Gather every line of the entries that includes the word "handed".

[Start Records shown]

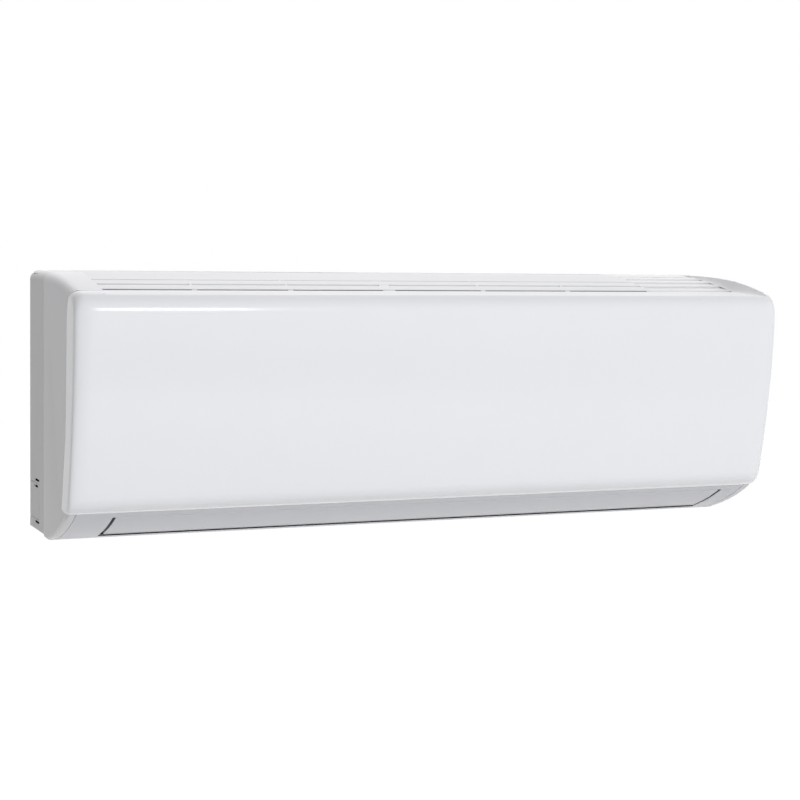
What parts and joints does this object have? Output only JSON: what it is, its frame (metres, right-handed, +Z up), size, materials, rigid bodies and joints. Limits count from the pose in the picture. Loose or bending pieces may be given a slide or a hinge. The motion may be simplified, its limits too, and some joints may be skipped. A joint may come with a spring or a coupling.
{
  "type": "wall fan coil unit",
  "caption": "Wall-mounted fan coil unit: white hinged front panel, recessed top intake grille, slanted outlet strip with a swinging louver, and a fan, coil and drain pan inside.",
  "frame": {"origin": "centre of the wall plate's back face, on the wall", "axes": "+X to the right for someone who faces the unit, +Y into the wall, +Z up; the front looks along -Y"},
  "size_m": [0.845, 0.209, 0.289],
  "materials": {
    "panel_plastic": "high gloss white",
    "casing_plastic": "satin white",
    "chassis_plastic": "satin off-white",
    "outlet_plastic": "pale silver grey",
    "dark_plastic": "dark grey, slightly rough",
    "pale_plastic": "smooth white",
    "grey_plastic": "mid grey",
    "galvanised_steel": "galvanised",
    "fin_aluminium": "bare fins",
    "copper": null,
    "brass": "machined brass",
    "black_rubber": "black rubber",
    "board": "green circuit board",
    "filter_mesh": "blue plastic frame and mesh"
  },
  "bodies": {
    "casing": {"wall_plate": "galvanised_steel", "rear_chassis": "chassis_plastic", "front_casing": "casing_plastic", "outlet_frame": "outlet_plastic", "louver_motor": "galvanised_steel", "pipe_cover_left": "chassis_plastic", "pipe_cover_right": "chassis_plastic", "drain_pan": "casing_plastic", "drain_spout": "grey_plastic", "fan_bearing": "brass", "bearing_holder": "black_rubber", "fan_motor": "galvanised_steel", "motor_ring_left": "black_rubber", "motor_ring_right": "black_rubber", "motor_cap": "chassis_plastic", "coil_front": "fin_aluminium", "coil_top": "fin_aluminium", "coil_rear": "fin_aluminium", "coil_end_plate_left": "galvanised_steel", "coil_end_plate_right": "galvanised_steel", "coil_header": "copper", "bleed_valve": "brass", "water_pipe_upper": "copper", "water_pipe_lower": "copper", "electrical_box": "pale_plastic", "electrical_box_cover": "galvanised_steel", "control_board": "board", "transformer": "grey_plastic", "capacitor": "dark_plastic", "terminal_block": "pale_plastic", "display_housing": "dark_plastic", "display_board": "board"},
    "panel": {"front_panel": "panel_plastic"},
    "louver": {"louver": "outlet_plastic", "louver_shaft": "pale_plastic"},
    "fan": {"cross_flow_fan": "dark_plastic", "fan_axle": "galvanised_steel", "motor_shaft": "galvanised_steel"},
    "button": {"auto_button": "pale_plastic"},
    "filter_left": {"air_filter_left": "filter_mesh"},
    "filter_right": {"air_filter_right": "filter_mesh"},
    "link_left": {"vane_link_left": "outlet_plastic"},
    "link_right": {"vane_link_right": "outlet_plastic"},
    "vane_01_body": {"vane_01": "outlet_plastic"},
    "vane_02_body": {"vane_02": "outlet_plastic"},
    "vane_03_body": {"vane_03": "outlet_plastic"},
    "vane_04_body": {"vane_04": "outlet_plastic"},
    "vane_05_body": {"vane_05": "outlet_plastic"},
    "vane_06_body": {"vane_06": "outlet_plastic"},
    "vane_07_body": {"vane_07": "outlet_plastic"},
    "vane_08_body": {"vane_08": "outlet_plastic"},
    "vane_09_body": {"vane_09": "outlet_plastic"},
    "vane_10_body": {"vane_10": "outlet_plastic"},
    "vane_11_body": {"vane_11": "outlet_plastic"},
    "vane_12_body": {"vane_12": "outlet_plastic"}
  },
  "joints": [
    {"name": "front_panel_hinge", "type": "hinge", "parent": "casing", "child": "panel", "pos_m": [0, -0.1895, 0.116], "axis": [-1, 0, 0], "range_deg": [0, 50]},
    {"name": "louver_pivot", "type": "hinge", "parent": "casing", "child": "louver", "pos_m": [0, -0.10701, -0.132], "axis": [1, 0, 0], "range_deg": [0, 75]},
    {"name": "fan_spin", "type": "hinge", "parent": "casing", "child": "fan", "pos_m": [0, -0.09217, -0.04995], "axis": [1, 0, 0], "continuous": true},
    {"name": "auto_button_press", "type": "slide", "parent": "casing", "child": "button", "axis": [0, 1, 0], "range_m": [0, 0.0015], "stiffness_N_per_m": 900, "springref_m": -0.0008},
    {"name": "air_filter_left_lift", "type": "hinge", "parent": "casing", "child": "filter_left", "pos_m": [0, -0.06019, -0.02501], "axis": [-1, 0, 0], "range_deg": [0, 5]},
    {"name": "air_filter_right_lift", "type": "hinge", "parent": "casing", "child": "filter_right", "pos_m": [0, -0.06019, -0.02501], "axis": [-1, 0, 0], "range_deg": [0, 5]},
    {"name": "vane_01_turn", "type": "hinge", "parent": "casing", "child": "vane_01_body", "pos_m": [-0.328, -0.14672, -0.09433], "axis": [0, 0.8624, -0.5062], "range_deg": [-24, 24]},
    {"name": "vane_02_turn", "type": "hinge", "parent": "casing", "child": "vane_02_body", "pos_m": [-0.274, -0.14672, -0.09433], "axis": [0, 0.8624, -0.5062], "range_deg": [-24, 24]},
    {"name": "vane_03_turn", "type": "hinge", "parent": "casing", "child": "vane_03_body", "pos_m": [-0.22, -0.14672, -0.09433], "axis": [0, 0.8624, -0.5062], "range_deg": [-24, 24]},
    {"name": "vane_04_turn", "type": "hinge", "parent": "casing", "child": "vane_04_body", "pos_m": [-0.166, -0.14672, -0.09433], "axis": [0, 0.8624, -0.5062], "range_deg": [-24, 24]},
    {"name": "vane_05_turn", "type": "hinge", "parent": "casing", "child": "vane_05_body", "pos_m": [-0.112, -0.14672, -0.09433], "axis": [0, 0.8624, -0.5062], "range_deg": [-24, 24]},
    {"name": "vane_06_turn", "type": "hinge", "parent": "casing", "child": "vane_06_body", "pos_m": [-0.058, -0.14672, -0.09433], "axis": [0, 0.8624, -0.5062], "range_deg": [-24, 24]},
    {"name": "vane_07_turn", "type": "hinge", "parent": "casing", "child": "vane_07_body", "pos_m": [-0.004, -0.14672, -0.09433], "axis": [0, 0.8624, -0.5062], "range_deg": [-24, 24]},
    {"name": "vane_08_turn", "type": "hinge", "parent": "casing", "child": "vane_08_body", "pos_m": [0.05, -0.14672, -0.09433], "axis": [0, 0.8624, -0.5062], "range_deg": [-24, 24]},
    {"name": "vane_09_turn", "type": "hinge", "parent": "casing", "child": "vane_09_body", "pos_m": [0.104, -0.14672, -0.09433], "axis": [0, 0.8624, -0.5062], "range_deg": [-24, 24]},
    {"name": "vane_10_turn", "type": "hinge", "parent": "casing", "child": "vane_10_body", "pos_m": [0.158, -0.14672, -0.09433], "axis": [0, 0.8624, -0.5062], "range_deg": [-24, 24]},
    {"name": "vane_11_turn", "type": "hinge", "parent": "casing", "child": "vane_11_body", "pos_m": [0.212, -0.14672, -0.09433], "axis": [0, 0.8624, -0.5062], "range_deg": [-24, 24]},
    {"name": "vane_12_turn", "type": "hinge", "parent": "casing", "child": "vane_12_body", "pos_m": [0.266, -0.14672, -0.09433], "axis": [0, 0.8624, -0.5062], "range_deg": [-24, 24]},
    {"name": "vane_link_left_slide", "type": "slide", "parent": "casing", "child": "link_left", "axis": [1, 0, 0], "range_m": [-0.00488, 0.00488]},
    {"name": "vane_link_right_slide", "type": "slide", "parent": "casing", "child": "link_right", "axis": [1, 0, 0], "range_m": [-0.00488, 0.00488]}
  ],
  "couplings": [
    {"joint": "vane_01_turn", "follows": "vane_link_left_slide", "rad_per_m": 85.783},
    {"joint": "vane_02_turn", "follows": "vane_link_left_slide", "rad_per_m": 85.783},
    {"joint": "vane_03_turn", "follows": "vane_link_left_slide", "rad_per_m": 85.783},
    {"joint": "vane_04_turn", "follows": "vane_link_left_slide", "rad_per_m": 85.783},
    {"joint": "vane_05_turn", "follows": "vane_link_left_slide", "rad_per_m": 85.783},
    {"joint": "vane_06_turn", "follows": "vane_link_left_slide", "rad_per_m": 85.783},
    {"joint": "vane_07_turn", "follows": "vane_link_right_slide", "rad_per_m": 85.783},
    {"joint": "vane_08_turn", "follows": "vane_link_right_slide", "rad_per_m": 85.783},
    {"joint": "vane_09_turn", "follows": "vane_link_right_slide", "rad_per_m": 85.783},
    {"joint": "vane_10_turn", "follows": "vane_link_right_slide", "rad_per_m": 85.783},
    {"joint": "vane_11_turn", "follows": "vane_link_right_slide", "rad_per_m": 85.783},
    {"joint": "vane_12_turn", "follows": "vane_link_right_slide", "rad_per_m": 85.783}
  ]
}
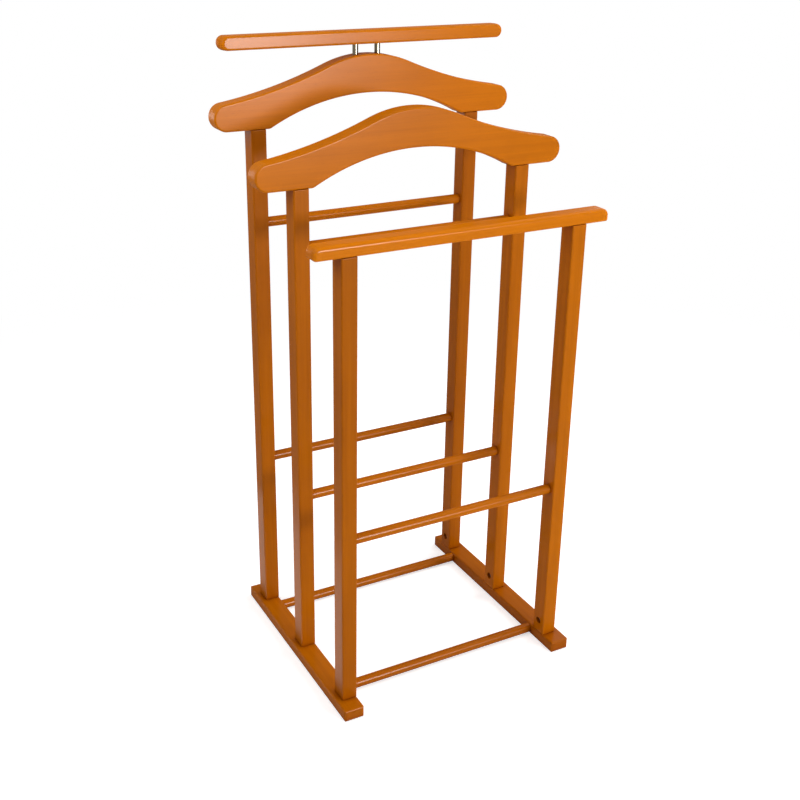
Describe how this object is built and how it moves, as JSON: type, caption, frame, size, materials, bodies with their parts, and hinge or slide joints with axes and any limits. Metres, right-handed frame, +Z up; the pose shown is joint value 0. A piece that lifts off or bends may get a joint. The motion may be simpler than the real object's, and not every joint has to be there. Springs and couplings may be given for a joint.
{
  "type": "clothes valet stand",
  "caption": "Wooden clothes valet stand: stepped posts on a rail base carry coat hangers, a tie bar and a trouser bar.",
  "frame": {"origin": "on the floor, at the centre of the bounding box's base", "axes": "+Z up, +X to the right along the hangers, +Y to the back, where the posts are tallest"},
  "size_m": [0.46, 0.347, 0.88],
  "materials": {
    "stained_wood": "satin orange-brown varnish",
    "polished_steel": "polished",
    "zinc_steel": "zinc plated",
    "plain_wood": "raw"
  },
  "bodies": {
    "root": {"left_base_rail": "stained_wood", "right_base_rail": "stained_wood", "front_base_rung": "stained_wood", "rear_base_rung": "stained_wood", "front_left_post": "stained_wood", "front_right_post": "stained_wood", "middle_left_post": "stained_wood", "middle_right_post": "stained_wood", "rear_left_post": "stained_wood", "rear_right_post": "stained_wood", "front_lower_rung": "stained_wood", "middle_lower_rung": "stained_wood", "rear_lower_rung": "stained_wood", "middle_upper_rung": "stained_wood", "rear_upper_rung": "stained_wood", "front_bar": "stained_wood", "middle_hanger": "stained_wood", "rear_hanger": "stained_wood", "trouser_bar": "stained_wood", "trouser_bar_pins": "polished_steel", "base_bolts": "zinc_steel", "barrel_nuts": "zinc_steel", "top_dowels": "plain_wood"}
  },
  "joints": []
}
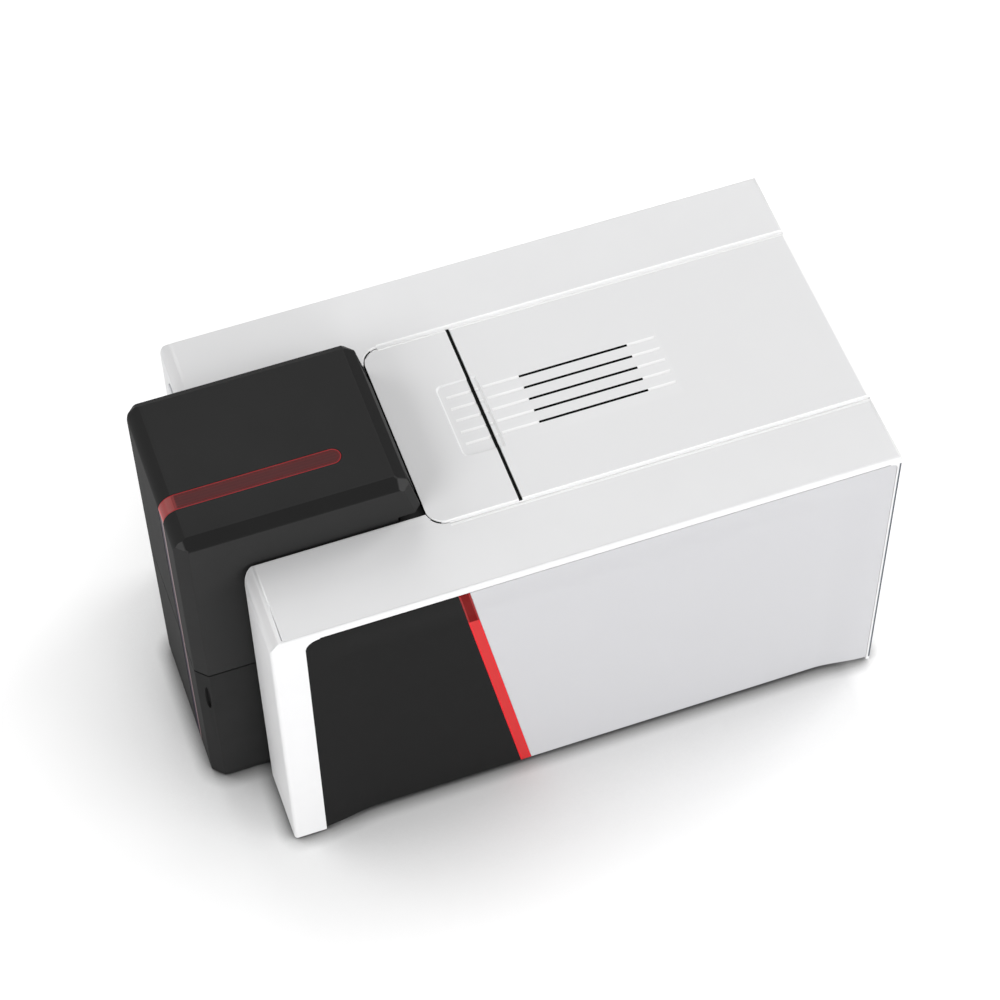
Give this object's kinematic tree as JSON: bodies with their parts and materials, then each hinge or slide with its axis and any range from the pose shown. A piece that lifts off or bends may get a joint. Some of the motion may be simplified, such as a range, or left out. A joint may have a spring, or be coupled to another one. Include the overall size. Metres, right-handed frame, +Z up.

[End Records shown]

→ **Reply**
What parts and joints does this object have? Output only JSON: what it is, its frame (metres, right-handed, +Z up), size, materials, rigid bodies and joints. Limits count from the pose in the picture. Loose or bending pieces may be given a slide or a hinge. The motion may be simplified, its limits too, and some joints may be skipped. A joint may come with a spring or a coupling.
Describe how this object is built and how it moves, as JSON: type, caption, frame, size, materials, bodies with their parts, and hinge or slide joints with axes and any limits. Metres, right-handed frame, +Z up; the pose shown is joint value 0. A piece that lifts off or bends may get a joint. The motion may be simpler than the real object's, and not every joint has to be there. Springs and couplings may be given for a joint.
Give this object's kinematic tree as JSON: bodies with their parts and materials, then each hinge or slide with its axis and any range from the pose shown. A piece that lifts off or bends may get a joint. Some of the motion may be simplified, such as a range, or left out. A joint may have a spring, or be coupled to another one. Include the overall size. Metres, right-handed frame, +Z up.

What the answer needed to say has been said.